BenchmarkTools.Trial: 
  memory estimate:  784 bytes
  allocs estimate:  29
  --------------
  minimum time:     16.213 μs (0.00% GC)
  median time:      1.061 ms (0.00% GC)
  mean time:        1.010 ms (0.08% GC)
  maximum time:     10.271 ms (38.50% GC)
  --------------
  samples:          4946
  evals/sample:     1

Perform TraitSimulation

Here we just compare a single simulation on CPU vs. on GPU. This is the function that is continuously called in the power calculation. It writes over the field Y, the simulated results after aggregating the simulation results of the m variance components. (random effects)

First we see the simulation for a single variance component
Then we see the simulation for the entire variance component set in trait.vc

TraitSimulation for a Single Variance Component

We see this is roughly 20 times faster on GPU than on CPU for a single $V_{n \times n}, \Sigma_{d \times d}$

@benchmark TraitSimulation.simulate_matrix_normal!($trait.Z, $vc_cpu[1])

BenchmarkTools.Trial: 
  memory estimate:  0 bytes
  allocs estimate:  0
  --------------
  minimum time:     27.357 ms (0.00% GC)
  median time:      32.112 ms (0.00% GC)
  mean time:        40.311 ms (0.00% GC)
  maximum time:     83.568 ms (0.00% GC)
  --------------
  samples:          124
  evals/sample:     1

Z_d = CuArray{Float64}(trait.Z)
@benchmark simulate_matrix_normal_gpu!($Z_d, $vc_gpu[1])

BenchmarkTools.Trial: 
  memory estimate:  784 bytes
  allocs estimate:  29
  --------------
  minimum time:     17.176 μs (0.00% GC)
  median time:      1.060 ms (0.00% GC)
  mean time:        1.009 ms (0.00% GC)
  maximum time:     1.468 ms (0.00% GC)
  --------------
  samples:          4950
  evals/sample:     1

TraitSimulation for the set of m Variance Components

We see above that the simulation for just a single variance component is roughly 30 times faster.

Since we have m = 10 variance components in our model, we see that in this case the simulation on GPU is 100x faster.

Y = zero(trait.μ)
@benchmark TraitSimulation.VCM_trait_simulation($Y, $trait.Z, $trait.μ, $trait.vc)

BenchmarkTools.Trial: 
  memory estimate:  0 bytes
  allocs estimate:  0
  --------------
  minimum time:     200.812 ms (0.00% GC)
  median time:      257.338 ms (0.00% GC)
  mean time:        266.100 ms (0.00% GC)
  maximum time:     626.675 ms (0.00% GC)
  --------------
  samples:          19
  evals/sample:     1

Y_d = zeros(CuArray{Float32}, size(trait.Z))
μ_d = zeros(CuArray{Float32}, size(trait.μ))
@benchmark VCM_trait_simulation_gpu($Y_d, $μ_d, $Z_d, $vc_gpu)

BenchmarkTools.Trial: 
  memory estimate:  10.67 KiB
  allocs estimate:  283
  --------------
  minimum time:     67.968 μs (0.00% GC)
  median time:      2.134 ms (0.00% GC)
  mean time:        2.056 ms (0.00% GC)
  maximum time:     2.361 ms (0.00% GC)
  --------------
  samples:          2430
  evals/sample:     1

Threading:

For users who wish to do multiple simulation runs simultaneously, we recommend to set the machinery to use threading.

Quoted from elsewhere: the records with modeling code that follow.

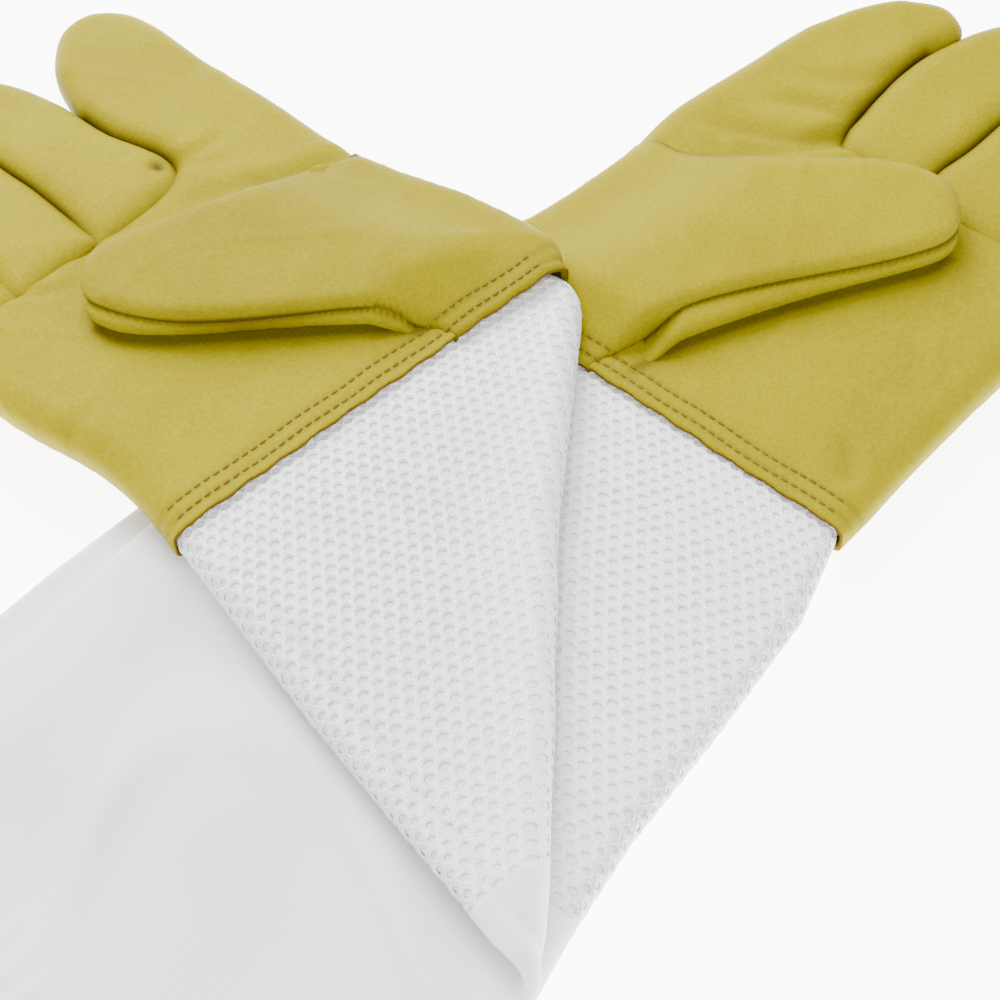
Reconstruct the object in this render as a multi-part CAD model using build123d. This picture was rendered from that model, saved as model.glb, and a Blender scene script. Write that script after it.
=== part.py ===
from build123d import *
import math
import os

os.makedirs("parts", exist_ok=True)

# A pair of beekeeping gloves laid palm up: the left glove lies straight on the floor, and the
# right glove lies across its sleeve with its own sleeve folded under. All sizes in millimetres.

# leather hands: a glove lying flat is two leather panels with walls of leather between them
LEATHER = 1.2            # goatskin
HAND_HEIGHT = 12.0       # flat height of hand and fingers
CUFF_HALF = 67.0         # half the flat width at the leather cuff
BODY_GAP = 0.3           # each side of a finger line, so nothing rubs as a finger bends
THUMB_LIFT = 0.5         # clear space between the palm and the thumb lying on it
THUMB_HEIGHT = 11.5
STITCH_ROWS = (3.5, 7.5) # distance of the two stitch rows from the cuff edge
THREAD = 0.6

# mesh sleeve: net outside, spacer in the middle, lining inside
NET = 0.5
SPACER = 1.0
LINING = 0.5
MESH_HEIGHT = 8.5
TUCK = 10.0              # length of sleeve inside the leather cuff

# cotton gauntlet with an elastic band in its hem
COTTON = 0.8
ELASTIC = 0.8
HEM = 0.4
ELASTIC_WIDTH = 10.0

# how the right glove lies across the left one
RIGHT_CENTRE = (-42.9, -56.4)   # middle of its cuff
RIGHT_TURN = 84.2               # degrees, fingers towards -X
RIGHT_RISE = 14.8               # its cuff rests on the left sleeve, its fingertips on the floor
HAND_LENGTH = 195.0

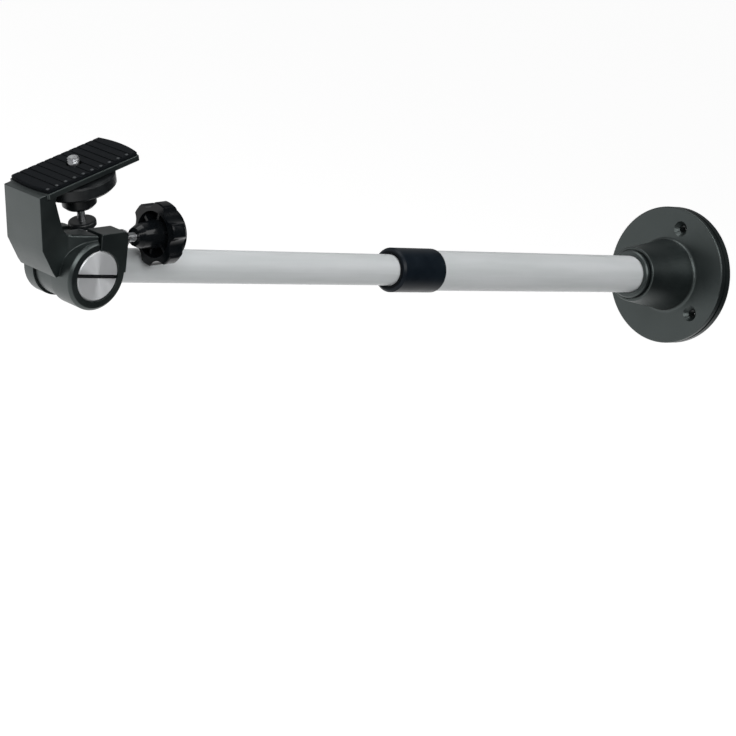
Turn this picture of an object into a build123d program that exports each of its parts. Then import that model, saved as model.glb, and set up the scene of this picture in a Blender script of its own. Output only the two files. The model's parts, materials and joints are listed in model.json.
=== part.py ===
import os
from math import cos, radians, sin

from build123d import *

# Telescopic wall bracket for a camera.
# The wall plane is x = 0, the arm runs out along -X, +Z is up, and -Y is the side of the clamp.
# Millimetres throughout.

# A cut runs this far past what it cuts
CUT_SPARE = 1.0

# Wall flange
FLANGE_R = 47.3
FLANGE_T = 10.0
FLANGE_ROUND = 0.8
RIM_GROOVE_W = 2.0
RIM_GROOVE_DEPTH = 1.1
RIM_FRONT_W = 3.4
BOLT_PCD = 68.0
BOLT_COUNT = 3
BOLT_HOLE_R = 2.6
BOLT_SINK_R = 5.3
BOLT_SINK_ANGLE = 90.0
BOLT_FIRST_ANGLE = 84.0
HUB_BASE_R = 24.5
HUB_MOUTH_WALL = 2.4
HUB_END_X = -49.5
HUB_FILLET_R = 2.2
HUB_MOUTH_ROUND = 0.8
BACK_RECESS_DEPTH = 4.2
BACK_RIM_W = 4.5
BACK_BOSS_R = 8.2
BACK_RIB_T = 3.0
TUBE_SEAT_X = -5.0

# Ring pressed into the hub mouth
HUB_RING_WALL = 3.7
HUB_RING_SEAT = 8.5
HUB_RING_PROUD = 3.5
HUB_RING_CHAMFER = 0.9
HUB_RING_LEAD_IN = 0.5
MOUTH_GROOVE_W = 0.9
MOUTH_GROOVE_DEPTH = 1.6

# Set screws under the hub
GRUB_R = 2.5
GRUB_LEN = 8.0
GRUB_HEX = 2.5
GRUB_HEX_DEPTH = 2.5
GRUB_XS = (-16.0, -32.0)

# Tubes
OUTER_TUBE_R = 12.5
OUTER_TUBE_WALL = 1.5
INNER_TUBE_R = 9.5
INNER_TUBE_WALL = 1.5
FIT = 0.05
OUTER_TUBE_END_X = -289.0
INNER_TUBE_BACK_X = -190.0

# Lock collar and the split collet that it squeezes
COLLAR_LEN = 38.0
COLLAR_LIP = 1.0
COLLAR_WALL = 0.8
COLLAR_BACK_ROUND = 0.65
COLLAR_FRONT_CHAMFER = 1.2
GAP = 0.3
COLLET_LEN = 14.0
COLLET_CONE_LEN = 4.0
COLLET_CONE_DROP = 1.3
COLLET_STEP = 0.2
COLLET_SLIT = 1.2
WIPER_T = 2.0
WIPER_W = 1.6
WIPER_PROUD = 0.4

# Guide bush at the back end of the inner tube
BUSH_LEN = 20.0
BUSH_SHANK_LEN = 18.0
BUSH_BORE_R = 4.0
BUSH_CHAMFER = 0.6
BUSH_GROOVE_W = 3.2
BUSH_GROOVE_DEPTH = 1.6
BUSH_PIN_R = 1.4

# Knuckle: a flat barrel across the arm, with a spigot in the inner tube
PIVOT_X = -548.0
KNUCKLE_DROP = 1.4
KNUCKLE_HALF = 6.6
NECK_ROUND = 1.5
NECK_START = 20.2
NECK_END = 24.0
SPIGOT_LEN = 22.0
PIN_R = 2.0
PIN_LEN = 14.5
PIN_BACK = 12.0
WASHER_T = 0.5
WASHER_GAP = 0.05
WASHER_DROP = 1.0

# Pivot shaft: a drum that the clamp ring grips, and a core through knuckle and far lug
DRUM_R = 13.8
SHAFT_R = 7.0
DRUM_FACE_SINK = 0.2
SLOT_W = 2.0
SLOT_DEPTH = 3.0
DRUM_CHAMFER = 1.0
KEY_SEAT_DEPTH = 1.0
END_WASHER_R = 10.0
END_WASHER_T = 1.6
END_WASHER_CHAMFER = 0.3
END_SCREW_R = 2.5
END_SCREW_LEN = 14.0
END_SCREW_HEAD_R = 4.75
END_SCREW_HEAD_T = 2.8
END_SCREW_HEAD_ROUND = 1.7
END_SCREW_TIP_GAP = 1.0
END_SCREW_HEX = 3.0
KEY_SCREW_LEN = 7.0

# Camera head, in its own frame: u along the platform towards the wall, w up, v towards the clamp
REST_TILT = 23.0
LUG_WALL = 5.2
LUG_T = 7.8
BOSS_FACE = 23.6
BOSS_CHAMFER = 1.6
WEB_TOP_OUT_U = -23.1
WEB_TOP_DROP = 0.6
WEB_FOLD_U = -26.3
WEB_FOLD_W = 22.6
FACET_END_U = -21.9
FACET_END_W = 8.2
FACET_LIP_U = 1.4
FACET_LIP_W = 3.2
WEB_TOP_IN_U = -14.0
WEB_LOW_IN_U = -11.0
WEB_LOW_IN_W = 22.0
WEB_FOOT = 2.0
INNER_CORNER_R = 4.0
PLATE_HALF = 16.5
PLATE_BACK_U = -17.9
PLATE_FRONT_U = 42.0
PLATE_TOP_W = 52.2
PLATE_T = 3.0
PLATE_BOW = 2.2
PAD_INSET = 0.7
PAD_T = 2.2
PAD_EDGE = 0.5
PAD_GROOVES = 10
PAD_GROOVE_W = 1.2
PAD_GROOVE_DEPTH = 0.45

# Clamp: the near lug is split, and a stud pulls its ear against the fixed half
CLAMP_DIP = 15.5
STUD_TO_DRUM = 0.6
CLAMP_V = 17.3
SLIT_W = 1.2
EAR_LEN = 18.8
EAR_TOP_WALL = 3.2
EAR_ROUND = 3.2
EAR_BACK = 6.7
WEDGE_LEN = 16.0
WEDGE_TOP_WALL = 2.4
WEDGE_FACE_DROP = 1.4
WEDGE_ROUND = 1.2
SADDLE_R = 8.0
SADDLE_SINK = 1.0
STUD_R = 2.5
STUD_REACH = 5.0
STUD_HOLE_SPARE = 0.6
STUD_CLEAR = 0.35
STUD_FLANGE_R = 4.4
STUD_FLANGE_T = 1.4
STUD_TIP_CHAMFER = 0.5
CLAMP_WASHER_R = 5.0
CLAMP_WASHER_T = 1.0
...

Users can check using the command: Threads.nthreads() to ensure multi-threading is on. TraitSimulation will automatically use the Threading option for multiple TraitSimulation. To set the number of threads, users should follow the documentation on Threads.jl and ensure before starting Julia to specify the desired number of threads using export JULIA_NUM_THREADS=4.

For users who are using the Threading option and are seeing some variation in the benchmarking results, make sure that the julia number of threads and the BLAS number of threads are not confusing one another and specify the command: LinearAlgebra.BLAS.set_num_threads(1) to make simulations more consistent.